I don’t know anything about fashion, so a lot of this flew over my pretty little head. But I was still really interested in this little slice of history, even when I didn’t buy what Givhen was arguing (she says that this fashion show paved the way for ready-to-wear clothing while also saying the shift from couture to ready-to-wear was inevitable. Which was it?). Also, I wish there were more pictures. She kept talking about these beautiful clothes and stunning models but they were barely represented in photographs. All in all, I enjoyed being in this world, which I know so little about.
Caffeine: Large iced coffee from Dunkin Donuts
Music: Nina Simone
2:00– Onto book 3! But first, some food.
9:00-Book 3 finished!
Beloved by Toni Morrison
Okay, guys. It’s a little late in the game, but I’m adding a new rule to the Readathon. No bummers. I’m serious. How in the hell am I supposed to go on with reading books when I’ve already read THE book?!
Stephen King is considered to be the master of modern American horror, but with all due respect, that’s not true. Haunted hotels, telekinetic prom queens and evil clowns (or just, you know clowns) got nothing on human depravity. Pet Semetary may have freaked me out, but it’s Toni Morrison’s story of the dead child coming back to life that’s going to keep me up at night.
Sethe was born a slave but escaped to the free state of Ohio before the Civil War. Haunted for 18 years by what happened to her at Sweet Home-a beautiful name for a place full of ugly things, she keeps to herself. Her current home is haunted by an evil spirit-she and her neighbors believe it is the vengeful ghost of her daughter. When a man from her past expels the spirit from her home, that’s when things get weird.
This book broke me a little. When I was younger, I’d devour any book I could get my hands on, even if I didn’t quite get what the author was saying. Back then, I didn’t like Toni Morrison’s writing. I found it confusing and I’d have a hard time following the plot. So I never read Beloved. Now, I’m glad I waited, and so grateful that I had the chance to read this American masterpiece for the first time. But I don’t think I’ll read it again any time soon.
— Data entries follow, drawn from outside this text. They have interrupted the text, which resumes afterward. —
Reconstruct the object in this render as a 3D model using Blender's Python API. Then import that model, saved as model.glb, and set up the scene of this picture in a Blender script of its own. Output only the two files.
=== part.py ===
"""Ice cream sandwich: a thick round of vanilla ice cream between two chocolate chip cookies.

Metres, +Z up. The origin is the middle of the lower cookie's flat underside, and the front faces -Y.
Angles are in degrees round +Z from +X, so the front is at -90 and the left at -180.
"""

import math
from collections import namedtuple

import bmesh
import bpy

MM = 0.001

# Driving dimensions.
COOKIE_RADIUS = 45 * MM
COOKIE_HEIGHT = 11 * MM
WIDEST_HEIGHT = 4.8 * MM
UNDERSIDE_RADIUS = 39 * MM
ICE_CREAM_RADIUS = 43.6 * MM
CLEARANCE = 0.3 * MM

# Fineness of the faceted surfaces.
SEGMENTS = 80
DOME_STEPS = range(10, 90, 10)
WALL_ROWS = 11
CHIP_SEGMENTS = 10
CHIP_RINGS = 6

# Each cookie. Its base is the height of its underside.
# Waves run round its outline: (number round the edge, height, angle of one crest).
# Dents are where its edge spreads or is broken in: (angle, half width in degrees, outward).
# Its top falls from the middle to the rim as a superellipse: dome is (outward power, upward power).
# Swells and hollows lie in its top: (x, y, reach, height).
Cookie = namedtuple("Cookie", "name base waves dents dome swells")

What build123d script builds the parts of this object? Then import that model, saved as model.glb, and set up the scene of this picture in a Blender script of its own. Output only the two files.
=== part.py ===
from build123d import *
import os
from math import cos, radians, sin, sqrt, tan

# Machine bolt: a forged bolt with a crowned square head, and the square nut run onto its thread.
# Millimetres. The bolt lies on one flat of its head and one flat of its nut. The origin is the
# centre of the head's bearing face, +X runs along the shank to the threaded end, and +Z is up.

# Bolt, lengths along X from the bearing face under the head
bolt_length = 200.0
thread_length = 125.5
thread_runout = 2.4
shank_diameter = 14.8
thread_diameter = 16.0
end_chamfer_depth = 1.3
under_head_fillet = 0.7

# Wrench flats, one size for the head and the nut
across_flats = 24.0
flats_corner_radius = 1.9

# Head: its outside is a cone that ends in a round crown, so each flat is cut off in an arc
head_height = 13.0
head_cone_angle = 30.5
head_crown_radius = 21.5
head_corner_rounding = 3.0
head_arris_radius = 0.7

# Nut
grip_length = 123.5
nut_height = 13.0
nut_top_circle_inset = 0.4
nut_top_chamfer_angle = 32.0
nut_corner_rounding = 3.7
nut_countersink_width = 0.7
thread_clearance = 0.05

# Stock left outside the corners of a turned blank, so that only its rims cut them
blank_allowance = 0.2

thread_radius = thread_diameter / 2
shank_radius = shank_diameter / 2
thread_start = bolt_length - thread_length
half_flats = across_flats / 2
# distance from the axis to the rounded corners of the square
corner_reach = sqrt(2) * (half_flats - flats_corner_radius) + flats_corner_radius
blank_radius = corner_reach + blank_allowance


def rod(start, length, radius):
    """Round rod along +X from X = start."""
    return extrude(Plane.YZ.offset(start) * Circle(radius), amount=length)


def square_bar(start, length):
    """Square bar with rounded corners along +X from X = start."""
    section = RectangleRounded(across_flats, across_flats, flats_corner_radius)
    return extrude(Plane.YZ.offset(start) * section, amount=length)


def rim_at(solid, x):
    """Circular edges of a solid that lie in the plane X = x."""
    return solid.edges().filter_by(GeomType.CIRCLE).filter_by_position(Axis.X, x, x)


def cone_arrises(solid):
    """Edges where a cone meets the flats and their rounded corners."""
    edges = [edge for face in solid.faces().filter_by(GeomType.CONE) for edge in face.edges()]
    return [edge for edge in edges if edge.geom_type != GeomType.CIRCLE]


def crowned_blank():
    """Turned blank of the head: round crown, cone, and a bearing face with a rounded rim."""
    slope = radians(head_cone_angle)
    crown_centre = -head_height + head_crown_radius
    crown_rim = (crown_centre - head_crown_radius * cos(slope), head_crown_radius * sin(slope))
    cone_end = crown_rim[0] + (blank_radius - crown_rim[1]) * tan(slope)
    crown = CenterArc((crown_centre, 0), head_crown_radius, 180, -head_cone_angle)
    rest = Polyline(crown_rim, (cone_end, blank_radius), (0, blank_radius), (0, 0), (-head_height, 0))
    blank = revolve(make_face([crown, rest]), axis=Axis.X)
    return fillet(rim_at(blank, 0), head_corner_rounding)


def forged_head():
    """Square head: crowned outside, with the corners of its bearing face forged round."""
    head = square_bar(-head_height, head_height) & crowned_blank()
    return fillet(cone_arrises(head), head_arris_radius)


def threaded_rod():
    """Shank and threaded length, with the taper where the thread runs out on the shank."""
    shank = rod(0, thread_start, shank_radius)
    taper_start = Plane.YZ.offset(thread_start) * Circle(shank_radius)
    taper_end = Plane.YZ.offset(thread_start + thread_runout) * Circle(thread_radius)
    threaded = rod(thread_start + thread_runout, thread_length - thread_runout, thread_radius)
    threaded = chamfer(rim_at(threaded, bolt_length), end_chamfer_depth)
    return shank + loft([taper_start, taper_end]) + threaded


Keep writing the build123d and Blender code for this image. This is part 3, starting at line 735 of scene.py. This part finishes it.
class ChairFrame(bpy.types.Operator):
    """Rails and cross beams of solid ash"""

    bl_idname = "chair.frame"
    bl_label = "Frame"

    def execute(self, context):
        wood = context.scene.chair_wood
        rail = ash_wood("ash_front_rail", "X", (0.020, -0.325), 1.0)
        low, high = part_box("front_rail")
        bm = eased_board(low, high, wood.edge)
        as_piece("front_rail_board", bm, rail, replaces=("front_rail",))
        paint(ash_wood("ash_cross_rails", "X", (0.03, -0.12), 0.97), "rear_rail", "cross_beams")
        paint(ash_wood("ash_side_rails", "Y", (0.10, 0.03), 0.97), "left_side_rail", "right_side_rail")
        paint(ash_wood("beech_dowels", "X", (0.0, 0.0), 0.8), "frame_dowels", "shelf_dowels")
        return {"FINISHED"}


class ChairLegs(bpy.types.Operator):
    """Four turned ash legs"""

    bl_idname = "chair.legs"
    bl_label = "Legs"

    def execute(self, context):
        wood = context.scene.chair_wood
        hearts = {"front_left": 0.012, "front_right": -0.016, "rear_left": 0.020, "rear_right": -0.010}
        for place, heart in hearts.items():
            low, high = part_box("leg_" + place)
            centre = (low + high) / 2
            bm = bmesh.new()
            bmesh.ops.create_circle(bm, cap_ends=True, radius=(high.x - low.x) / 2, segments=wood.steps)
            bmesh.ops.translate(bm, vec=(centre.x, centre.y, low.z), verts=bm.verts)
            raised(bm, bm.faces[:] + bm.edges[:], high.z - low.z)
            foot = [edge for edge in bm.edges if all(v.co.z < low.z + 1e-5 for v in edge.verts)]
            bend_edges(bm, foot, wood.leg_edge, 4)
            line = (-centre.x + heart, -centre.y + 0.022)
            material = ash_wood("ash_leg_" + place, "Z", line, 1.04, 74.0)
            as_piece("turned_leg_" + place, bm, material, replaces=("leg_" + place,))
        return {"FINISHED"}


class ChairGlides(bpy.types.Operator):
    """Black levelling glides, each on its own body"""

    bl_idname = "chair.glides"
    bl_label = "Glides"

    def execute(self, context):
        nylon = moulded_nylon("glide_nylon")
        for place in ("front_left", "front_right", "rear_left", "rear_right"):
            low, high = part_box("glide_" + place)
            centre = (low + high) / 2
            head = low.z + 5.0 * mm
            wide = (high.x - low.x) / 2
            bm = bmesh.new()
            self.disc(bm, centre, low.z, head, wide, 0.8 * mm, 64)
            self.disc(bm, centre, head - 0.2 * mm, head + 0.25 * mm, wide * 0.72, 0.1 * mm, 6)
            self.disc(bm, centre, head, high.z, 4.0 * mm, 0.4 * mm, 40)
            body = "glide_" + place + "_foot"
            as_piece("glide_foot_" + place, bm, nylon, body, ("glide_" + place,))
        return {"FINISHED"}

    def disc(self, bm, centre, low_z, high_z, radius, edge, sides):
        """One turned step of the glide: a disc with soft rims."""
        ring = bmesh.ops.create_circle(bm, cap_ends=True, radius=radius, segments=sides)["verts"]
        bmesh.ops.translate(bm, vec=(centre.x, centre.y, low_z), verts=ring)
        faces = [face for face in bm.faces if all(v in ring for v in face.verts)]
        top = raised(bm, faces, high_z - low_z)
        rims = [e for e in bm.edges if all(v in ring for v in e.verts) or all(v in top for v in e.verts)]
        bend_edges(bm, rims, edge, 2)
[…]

And seriously, guys. NO MORE BUMMERS
Caffeine: Chai tea
Music: Yo Yo Ma
10:48– HOLD UP EVERYONE BEYONCE JUST DROPPED HER NEW ALBUM MA’AM HOW COULD YOU DO THIS TO ME YOU KNOW I WANTED TO FINISH LIKE TWO MORE BOOKS.
12:00-Book 4 finished! This was a reaction to the aforementioned bummer of a read.
Choose Your Own Autobiography by Neil Patrick Harris
Finally, a celebrity autobiography that isn’t a total waste of time!
Usually, celebrity autobiographies are pretty boring. Even if you like the actor, it’s tedious to listen to them blather on about their craft and how lucky they are and blah blah blah (the obvious exceptions are the WW2 celebrities, who made movies and punched Nazis). Neil Patrick Harris gets this-not enough to resist the urge of writing an autobiography-and makes his book pleasant and clever-and surprisingly heartfelt.
Framed as a Choose Your Own Adventure book, the reader is an active participant in the book, flipping to different pages in the book based on decisions Neil asked you to make (an example: “To get famous, turn to page 46. To get laid, turn to page 78”). It’s a bit that surprisingly doesn’t get old, as we go through Harris’s childhood, his first bit of stardom as Doogie Howser, his coming to terms with his sexuality and falling in love, and his current status as a certified famous fancy person. Along the way, we hear from his famous friends and husband, get recipes, and learn a lot about magic. To be honest, I could have done without the magic.
Choose Your Own Autobiography was a funny and endearing book. I already was a fan of Neil Patrick Harris-after the 2013 Tony Awards, who wasn’t?
But after reading the book, I’ve become a bigger fan. His big heart and sheer love for his family shines through on every page. Plus, he’s actually a good writer! Will wonders never cease.
Caffeine: Being fueled by the power of Beyonce
2:40-So this has been real, but I ended up watching Doctor Who with a friend and now my eyes are closing. I’d hoped to get more reading done, but it was still a fun time. Thanks for joining me!